- _What you are asked to do_
Print the listing below exactly.

::: Available data :::

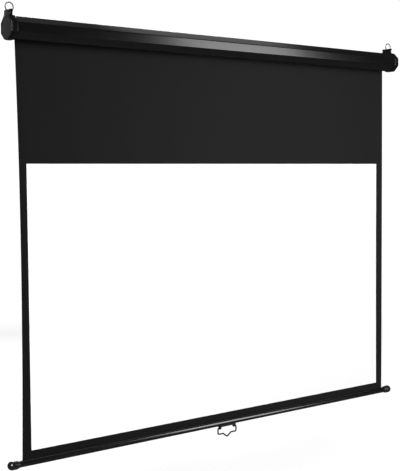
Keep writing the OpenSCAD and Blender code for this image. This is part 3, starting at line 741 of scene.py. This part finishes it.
@dataclass
class Housing(Assembly):
    """The rolled case, its moulded end caps and the wire rings."""

    flats: float = 76 * MM
    wall: float = 1 * MM
    bend: float = 5 * MM
    slot: float = 15 * MM
    lip: float = 6 * MM
    lip_bend: float = 0.8 * MM
    cap_over: float = 3 * MM
    rim: float = 3 * MM
    rim_corner: float = 8 * MM
    sleeve: float = 6 * MM
    sleeve_slope: float = 5 * MM
    sleeve_lip: float = 0.8 * MM
    edge_wear: float = 0.35
    spigot: float = 16 * MM
    spigot_wall: float = 2.5 * MM
    spigot_fit: float = 0.1 * MM
    spigot_short: float = 3 * MM
    spigot_bend: float = 2 * MM
    neck_thick: float = 9 * MM
    neck_edge: float = 1.1 * MM
    neck_waist: float = 46 * MM
    neck_flare: float = 50 * MM
    flare_high: float = 6 * MM
    waist_drop: float = 11 * MM
    neck_below: float = 7 * MM
    shoulder_deep: float = 59.28 * MM
    neck_foot: float = 22.8 * MM
    neck_slope: float = 12.8 * MM
    hole_back: float = 8 * MM
    hole_drop: float = 7.3 * MM
    hole_radius: float = 3.5 * MM
    ring_wire: float = 4 * MM
    joint_turn: float = 4.0
    joint_crowd: float = 0.25
    joint_dip: float = 0.2
    joint_long: float = 0.35 * MM

    def build(self, sheet_y: float) -> None:
        """Builds the case, both caps and both rings.

        Args:
            sheet_y: Y of the hanging sheet, which the slot is centred on
        """
        self.axis_y = -self.flats / 2
        self.slot_from = sheet_y - self.slot / 2 - self.axis_y
        self.end = corners("case_shell")[1][0]
        self.face, _, self.neck_top = corners("right_end_cap")[1]
        self.waist_z = self.neck_top - self.waist_drop
        self.put("rolled_case", self.case(), "black_case_paint", Body.HOUSING, "case_shell")
        cap, ring = self.cap(), self.ring()
        for side, body in ((Side.LEFT, Body.LEFT_RING), (Side.RIGHT, Body.RIGHT_RING)):
            word = side.value
            self.put(f"{word}_cap_moulding", side.of(cap), "black_cap_plastic", Body.HOUSING, f"{word}_end_cap")
            self.put(f"{word}_wire_ring", side.of(ring), "ring_chrome", body, f"{word}_ring")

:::

- _Complete output_
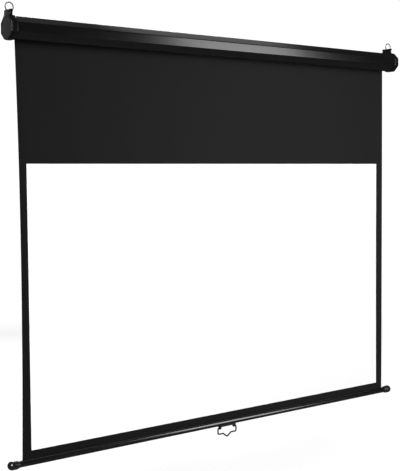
Keep writing the OpenSCAD and Blender code for this image. This is part 3, starting at line 741 of scene.py. This part finishes it.
@dataclass
class Housing(Assembly):
    """The rolled case, its moulded end caps and the wire rings."""

    flats: float = 76 * MM
    wall: float = 1 * MM
    bend: float = 5 * MM
    slot: float = 15 * MM
    lip: float = 6 * MM
    lip_bend: float = 0.8 * MM
    cap_over: float = 3 * MM
    rim: float = 3 * MM
    rim_corner: float = 8 * MM
    sleeve: float = 6 * MM
    sleeve_slope: float = 5 * MM
    sleeve_lip: float = 0.8 * MM
    edge_wear: float = 0.35
    spigot: float = 16 * MM
    spigot_wall: float = 2.5 * MM
    spigot_fit: float = 0.1 * MM
    spigot_short: float = 3 * MM
    spigot_bend: float = 2 * MM
    neck_thick: float = 9 * MM
    neck_edge: float = 1.1 * MM
    neck_waist: float = 46 * MM
    neck_flare: float = 50 * MM
    flare_high: float = 6 * MM
    waist_drop: float = 11 * MM
    neck_below: float = 7 * MM
    shoulder_deep: float = 59.28 * MM
    neck_foot: float = 22.8 * MM
    neck_slope: float = 12.8 * MM
    hole_back: float = 8 * MM
    hole_drop: float = 7.3 * MM
    hole_radius: float = 3.5 * MM
    ring_wire: float = 4 * MM
    joint_turn: float = 4.0
    joint_crowd: float = 0.25
    joint_dip: float = 0.2
    joint_long: float = 0.35 * MM

    def build(self, sheet_y: float) -> None:
        """Builds the case, both caps and both rings.

        Args:
            sheet_y: Y of the hanging sheet, which the slot is centred on
        """
        self.axis_y = -self.flats / 2
        self.slot_from = sheet_y - self.slot / 2 - self.axis_y
        self.end = corners("case_shell")[1][0]
        self.face, _, self.neck_top = corners("right_end_cap")[1]
        self.waist_z = self.neck_top - self.waist_drop
        self.put("rolled_case", self.case(), "black_case_paint", Body.HOUSING, "case_shell")
        cap, ring = self.cap(), self.ring()
        for side, body in ((Side.LEFT, Body.LEFT_RING), (Side.RIGHT, Body.RIGHT_RING)):
            word = side.value
            self.put(f"{word}_cap_moulding", side.of(cap), "black_cap_plastic", Body.HOUSING, f"{word}_end_cap")
            self.put(f"{word}_wire_ring", side.of(ring), "ring_chrome", body, f"{word}_ring")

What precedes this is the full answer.